* Start GIVEN MATERIAL *
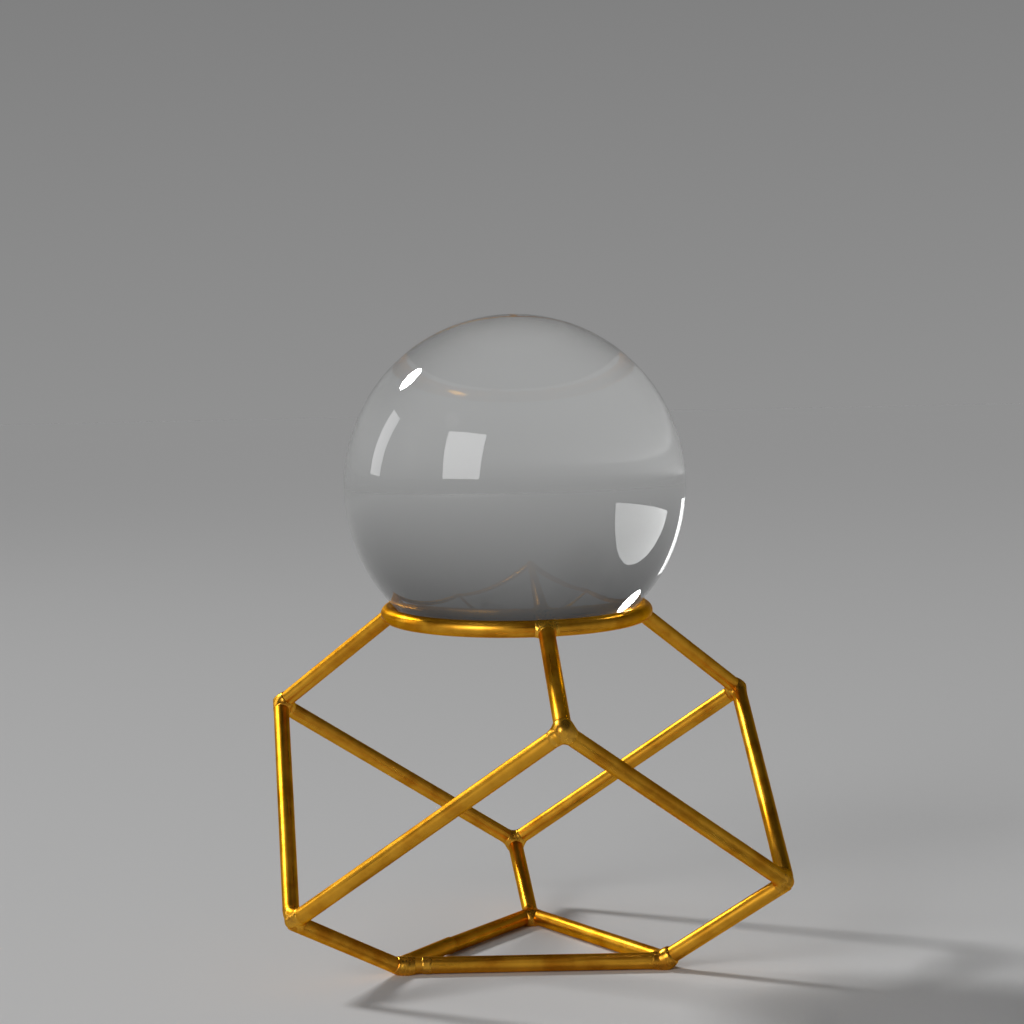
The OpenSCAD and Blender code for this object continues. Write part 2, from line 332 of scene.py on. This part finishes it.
def wear(nt, lines, rough, stain):
    """Roughness that follows the drawn lines and is higher in the stain."""
    worn = ramp(nt, lines, [(0.30, grey(rough * SMOOTHEST)), (0.70, grey(rough * ROUGHEST))])
    total = add(nt, "ShaderNodeMath", operation="MULTIPLY_ADD")
    nt.links.new(stain, total.inputs[0])
    total.inputs[1].default_value = STAIN_ROUGHNESS
    nt.links.new(worn, total.inputs[2])
    return total.outputs[0]


def relief(nt, lines, specks, lumps):
    """Fine grooves along the drawn lines, and shallow lumps from the specks."""
    grooves = add(nt, "ShaderNodeBump", Strength=0.05, Distance=0.00005)
    nt.links.new(lines, grooves.inputs["Height"])
    both = add(nt, "ShaderNodeBump", Strength=0.04 + lumps, Distance=0.0002)
    nt.links.new(specks, both.inputs["Height"])
    nt.links.new(grooves.outputs["Normal"], both.inputs["Normal"])
    return both.outputs["Normal"]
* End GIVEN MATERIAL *
* TASK PROMPT
Please reproduce the entire listing, exactly as shown.

* EXERCISE SOLUTION
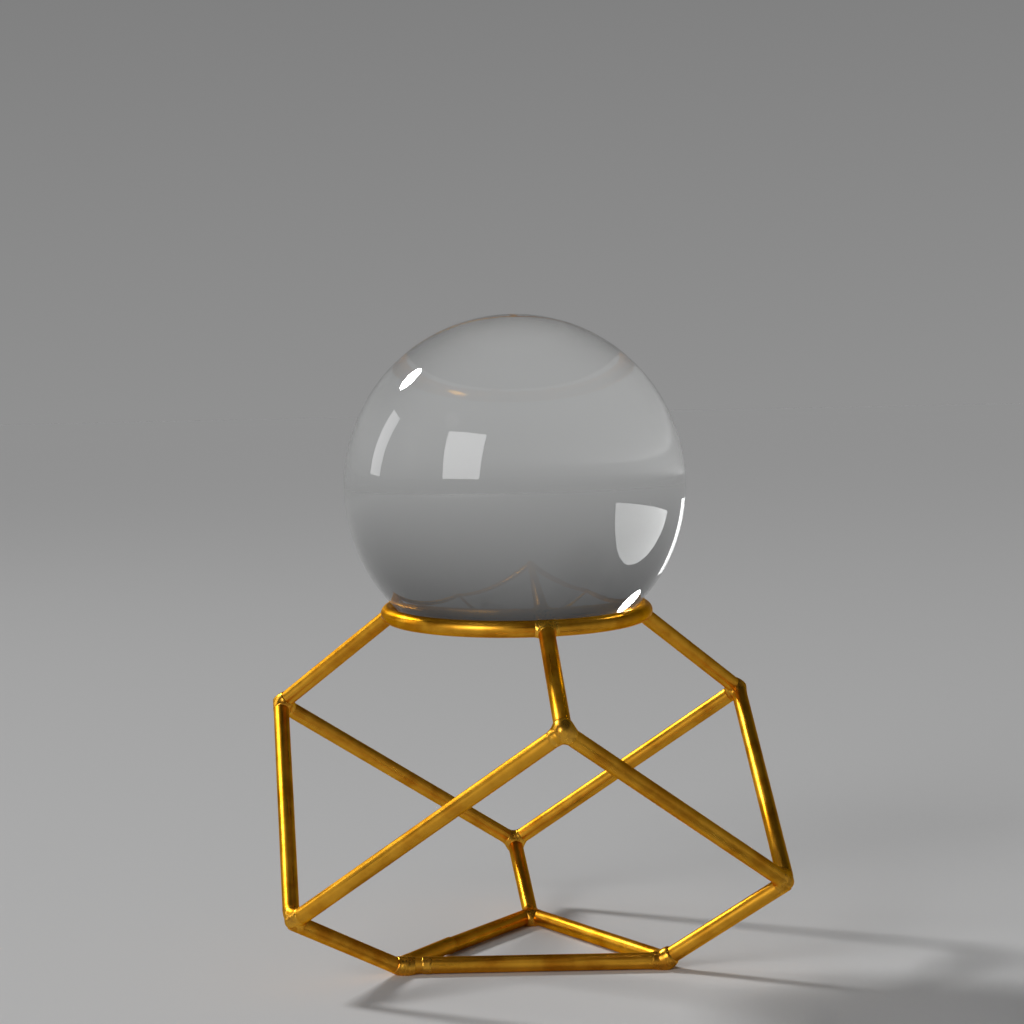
The OpenSCAD and Blender code for this object continues. Write part 2, from line 332 of scene.py on. This part finishes it.
def wear(nt, lines, rough, stain):
    """Roughness that follows the drawn lines and is higher in the stain."""
    worn = ramp(nt, lines, [(0.30, grey(rough * SMOOTHEST)), (0.70, grey(rough * ROUGHEST))])
    total = add(nt, "ShaderNodeMath", operation="MULTIPLY_ADD")
    nt.links.new(stain, total.inputs[0])
    total.inputs[1].default_value = STAIN_ROUGHNESS
    nt.links.new(worn, total.inputs[2])
    return total.outputs[0]


def relief(nt, lines, specks, lumps):
    """Fine grooves along the drawn lines, and shallow lumps from the specks."""
    grooves = add(nt, "ShaderNodeBump", Strength=0.05, Distance=0.00005)
    nt.links.new(lines, grooves.inputs["Height"])
    both = add(nt, "ShaderNodeBump", Strength=0.04 + lumps, Distance=0.0002)
    nt.links.new(specks, both.inputs["Height"])
    nt.links.new(grooves.outputs["Normal"], both.inputs["Normal"])
    return both.outputs["Normal"]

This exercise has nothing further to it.